▸ Short task
Take the listing and print it in full, exactly as given.

▸ Dataset content
## start
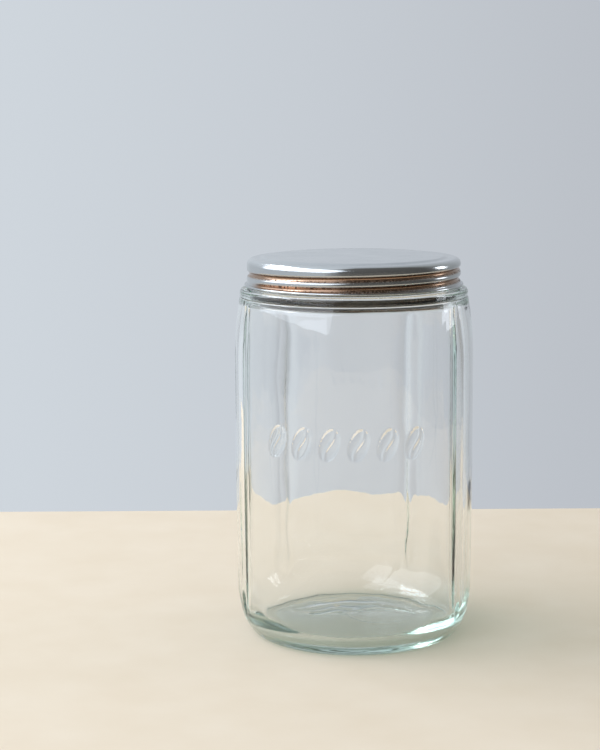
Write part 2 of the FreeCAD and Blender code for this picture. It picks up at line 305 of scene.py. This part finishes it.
def thread_reach(angle, height, start_angle, front_height, half_width):
    """0 to 1: how near a point is to the crest of a helix, fading where its ends run out."""
    best = 0.0
    for turn in (-1, 0, 1, 2):
        along = angle + 360 * turn
        run = min(along - start_angle, start_angle + 360 * THREAD_TURNS - along)
        away = abs(height - front_height - THREAD_PITCH * along / 360) / half_width
        if run > 0 and away < 1:
            best = max(best, eased(run / THREAD_RUN_OUT_ANGLE) * math.cos(away * math.pi / 2) ** 2)
    return best


def glass_wave(v, depth, size, seed):
    """Smooth unevenness of up to depth millimetres, which changes over about size millimetres."""
    return depth * noise.noise(v.co / (size * MM) + Vector((seed, seed, seed)))


def jar_outer_outline():
    shoulder_radius = shoulder(BODY_RADIUS, 0, SHOULDER_END_HEIGHT, 1)[-1][0]
    crease_radius = shoulder_radius - SHOULDER_EDGE_ROUND
    crease_height = SHOULDER_END_HEIGHT + SHOULDER_EDGE_ROUND
    bead_foot_radius = COLLAR_RADIUS - COLLAR_LOWER_ROUND
    bead_low = crease_height + COLLAR_LOWER_ROUND
    bead_high = COLLAR_TOP_HEIGHT - COLLAR_UPPER_ROUND
    bead_top_radius = COLLAR_RADIUS - COLLAR_UPPER_ROUND
    neck_foot_radius = NECK_RADIUS + NECK_FOOT_ROUND
    neck_low = COLLAR_TOP_HEIGHT + NECK_FOOT_ROUND
    rim_low = RIM_HEIGHT - RIM_ROUND
    label_low = BEAN_HEIGHT - BEAN_BAND_HALF_HEIGHT
    label_high = BEAN_HEIGHT + BEAN_BAND_HALF_HEIGHT
    points = [(0.0, PUSH_UP_HEIGHT)]
    for radius, _ in stretch((0, 0), (FOOT_RING_INNER_RADIUS, 0), 24):
        points.append((radius, PUSH_UP_HEIGHT * (1 - eased(radius / FOOT_RING_INNER_RADIUS))))
    points += stretch(points[-1], (FOOT_RING_OUTER_RADIUS, 0), 3)
    points += bow((FOOT_RING_OUTER_RADIUS, HEEL_TOP_HEIGHT),
                  (HEEL_TOP_RADIUS - FOOT_RING_OUTER_RADIUS, HEEL_TOP_HEIGHT), -90, 0, 24)
    points += stretch(points[-1], (BODY_RADIUS, FULL_RADIUS_HEIGHT), 6)
    points += stretch(points[-1], (BODY_RADIUS, label_low), 4)
    points += stretch(points[-1], (BODY_RADIUS, label_high), 44)
    points += stretch(points[-1], (BODY_RADIUS, SHOULDER_START_HEIGHT), 5)
    points += shoulder(BODY_RADIUS, SHOULDER_START_HEIGHT, SHOULDER_END_HEIGHT, 12)
    points += bow((crease_radius, SHOULDER_END_HEIGHT), (SHOULDER_EDGE_ROUND,) * 2, 0, 90, 4)
    points += [(bead_foot_radius, crease_height)]
    points += bow((bead_foot_radius, bead_low), (COLLAR_LOWER_ROUND,) * 2, -90, 0, 4)
    points += stretch(points[-1], (COLLAR_RADIUS, bead_high), 2)
    points += bow((bead_top_radius, bead_high), (COLLAR_UPPER_ROUND,) * 2, 0, 90, 7)
    points += stretch(points[-1], (neck_foot_radius, COLLAR_TOP_HEIGHT), 2)
    points += bow((neck_foot_radius, neck_low), (NECK_FOOT_ROUND,) * 2, -90, -180, 3)
    points += stretch(points[-1], (NECK_RADIUS, rim_low), 28)
    points += bow((NECK_RADIUS - RIM_ROUND, rim_low), (RIM_ROUND,) * 2, 0, 90, 5)
    return points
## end
▸ Exercise answer
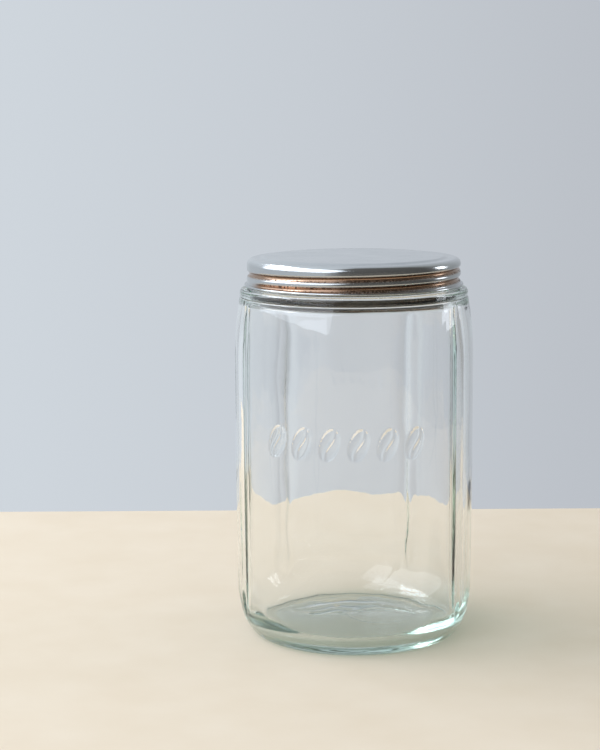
Write part 2 of the FreeCAD and Blender code for this picture. It picks up at line 305 of scene.py. This part finishes it.
def thread_reach(angle, height, start_angle, front_height, half_width):
    """0 to 1: how near a point is to the crest of a helix, fading where its ends run out."""
    best = 0.0
    for turn in (-1, 0, 1, 2):
        along = angle + 360 * turn
        run = min(along - start_angle, start_angle + 360 * THREAD_TURNS - along)
        away = abs(height - front_height - THREAD_PITCH * along / 360) / half_width
        if run > 0 and away < 1:
            best = max(best, eased(run / THREAD_RUN_OUT_ANGLE) * math.cos(away * math.pi / 2) ** 2)
    return best


def glass_wave(v, depth, size, seed):
    """Smooth unevenness of up to depth millimetres, which changes over about size millimetres."""
    return depth * noise.noise(v.co / (size * MM) + Vector((seed, seed, seed)))


def jar_outer_outline():
    shoulder_radius = shoulder(BODY_RADIUS, 0, SHOULDER_END_HEIGHT, 1)[-1][0]
    crease_radius = shoulder_radius - SHOULDER_EDGE_ROUND
    crease_height = SHOULDER_END_HEIGHT + SHOULDER_EDGE_ROUND
    bead_foot_radius = COLLAR_RADIUS - COLLAR_LOWER_ROUND
    bead_low = crease_height + COLLAR_LOWER_ROUND
    bead_high = COLLAR_TOP_HEIGHT - COLLAR_UPPER_ROUND
    bead_top_radius = COLLAR_RADIUS - COLLAR_UPPER_ROUND
    neck_foot_radius = NECK_RADIUS + NECK_FOOT_ROUND
    neck_low = COLLAR_TOP_HEIGHT + NECK_FOOT_ROUND
    rim_low = RIM_HEIGHT - RIM_ROUND
    label_low = BEAN_HEIGHT - BEAN_BAND_HALF_HEIGHT
    label_high = BEAN_HEIGHT + BEAN_BAND_HALF_HEIGHT
    points = [(0.0, PUSH_UP_HEIGHT)]
    for radius, _ in stretch((0, 0), (FOOT_RING_INNER_RADIUS, 0), 24):
        points.append((radius, PUSH_UP_HEIGHT * (1 - eased(radius / FOOT_RING_INNER_RADIUS))))
    points += stretch(points[-1], (FOOT_RING_OUTER_RADIUS, 0), 3)
    points += bow((FOOT_RING_OUTER_RADIUS, HEEL_TOP_HEIGHT),
                  (HEEL_TOP_RADIUS - FOOT_RING_OUTER_RADIUS, HEEL_TOP_HEIGHT), -90, 0, 24)
    points += stretch(points[-1], (BODY_RADIUS, FULL_RADIUS_HEIGHT), 6)
    points += stretch(points[-1], (BODY_RADIUS, label_low), 4)
    points += stretch(points[-1], (BODY_RADIUS, label_high), 44)
    points += stretch(points[-1], (BODY_RADIUS, SHOULDER_START_HEIGHT), 5)
    points += shoulder(BODY_RADIUS, SHOULDER_START_HEIGHT, SHOULDER_END_HEIGHT, 12)
    points += bow((crease_radius, SHOULDER_END_HEIGHT), (SHOULDER_EDGE_ROUND,) * 2, 0, 90, 4)
    points += [(bead_foot_radius, crease_height)]
    points += bow((bead_foot_radius, bead_low), (COLLAR_LOWER_ROUND,) * 2, -90, 0, 4)
    points += stretch(points[-1], (COLLAR_RADIUS, bead_high), 2)
    points += bow((bead_top_radius, bead_high), (COLLAR_UPPER_ROUND,) * 2, 0, 90, 7)
    points += stretch(points[-1], (neck_foot_radius, COLLAR_TOP_HEIGHT), 2)
    points += bow((neck_foot_radius, neck_low), (NECK_FOOT_ROUND,) * 2, -90, -180, 3)
    points += stretch(points[-1], (NECK_RADIUS, rim_low), 28)
    points += bow((NECK_RADIUS - RIM_ROUND, rim_low), (RIM_ROUND,) * 2, 0, 90, 5)
    return points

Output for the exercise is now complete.